“Over the centuries, America has succeeded because we have always tried to maintain the decency and the honor of our first president”

– President Bush, Feb. 19th at Mount Vernon, Va.

President Bush said those words and others during a speech on Monday commemorating President’s Day and the 275th birthday of America’s first president, George Washington. The purpose of his speech was to inexplicably link two strange bedfellows: the Revolutionary War and the war in Iraq. The president also likened his own will to win to that of President Washington. It appears that Bush, in the effort to distance his war in Iraq from Vietnam comparisons, has turned to our nation’s fight for independence. He wants to convince Americans that giving the Iraqi people their independence is what George Washington would have wanted. Historically speaking however, the president could not have been more incorrect with such a declaration.

Let me clarify that I do not want to diminish the war in Iraq in any way, only to debunk Bush’s assertion by pointing out the stark differences between a nation fighting for its independence and fighting for someone else’s independence. On the surface, Bush’s comments about the resolve and courage of Washington can’t be refuted – all the historical evidence is there to support it. But the fact that Bush would publicly compare these two wars is almost sacrilegious.

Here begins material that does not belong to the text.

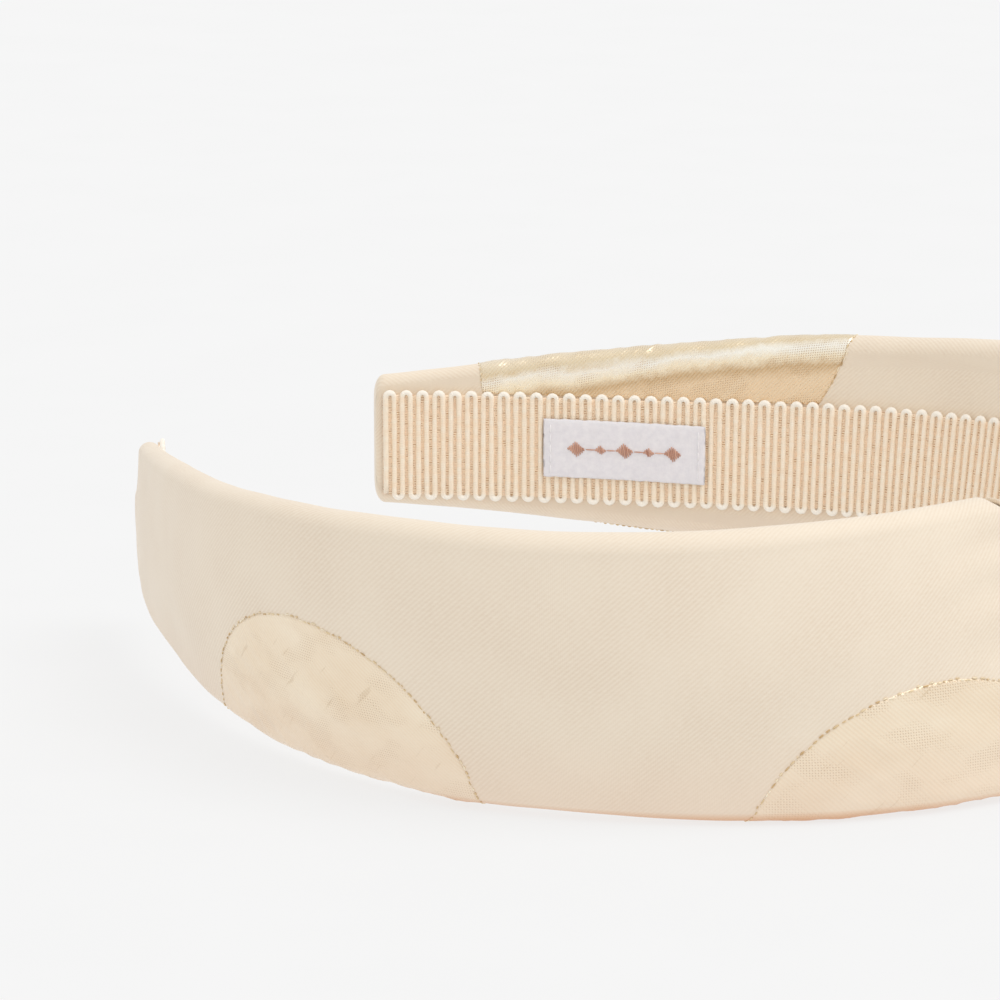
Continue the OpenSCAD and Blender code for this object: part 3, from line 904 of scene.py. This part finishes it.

”Today, we’re fighting a new war to defend our liberty and our people and our way of life,” Bush said, “we remember that the father of our country believed that the freedoms we secured in our revolution were not meant for Americans alone.”

Actually, no. Washington was one of the staunchest isolationist presidents in history, and he would cringe at the thought of a foreign nation being given access to the same freedoms that he fought for. In his farewell address Washington said that American relations with Europe were “to have with them as little political connection as possible . it must be unwise in us to implicate ourselves, by artificial ties, in the ordinary vicissitudes of her politics.” Does that sound like a president who believed in freedom for everyone? In fact, as soon as the Revolution was finished, Washington severed his alliances with France because he didn’t want to get dragged into any more conflicts. Luckily, when the French Revolution began in 1789, America was spared from a ten-year commitment.

Bush’s comparisons of the “overwhelming odds” faced in being outnumbered in every battle and the war being on the “brink of disaster” can only apply to the war Washington fought and not the one Bush is waging. Without a doubt, 130,000 trained soldiers fighting a hidden enemy is a lot different than 250,000 volunteers facing the world’s best-trained army in the British. Bush also compared the two wars as “a test of wills.” Granted, the Iraq mission is in danger of going south very quickly, but Bush has yet to deal with the same set of circumstances as Washington: multiple mutinies and desertions, near death in the snows of Valley Forge and the fact that a significant percentage of the American colonial citizens hoped for a British victory.

Washington as a general was what Bush could only hope to be as president. When he was nominated for the job by John Adams, his appeal came from his ability to unite an army of men. Bush believes in power grabs; Washington was the one who, when the revolution was over, retired and relinquished his command to civilians – a precedent that still stands today. Washington changed the Revolutionary War’s outcome by improving the army. Maybe Bush should fix his too.

There is one way that Bush could actually follow in Washington’s footsteps though. In the same way that historian David McCullough has called the Revolution “nothing short of a miracle,” Bush could pull off the Iraq miracle.

Kevin Bunkley is an LSA junior and a member of the Daily’s editorial board.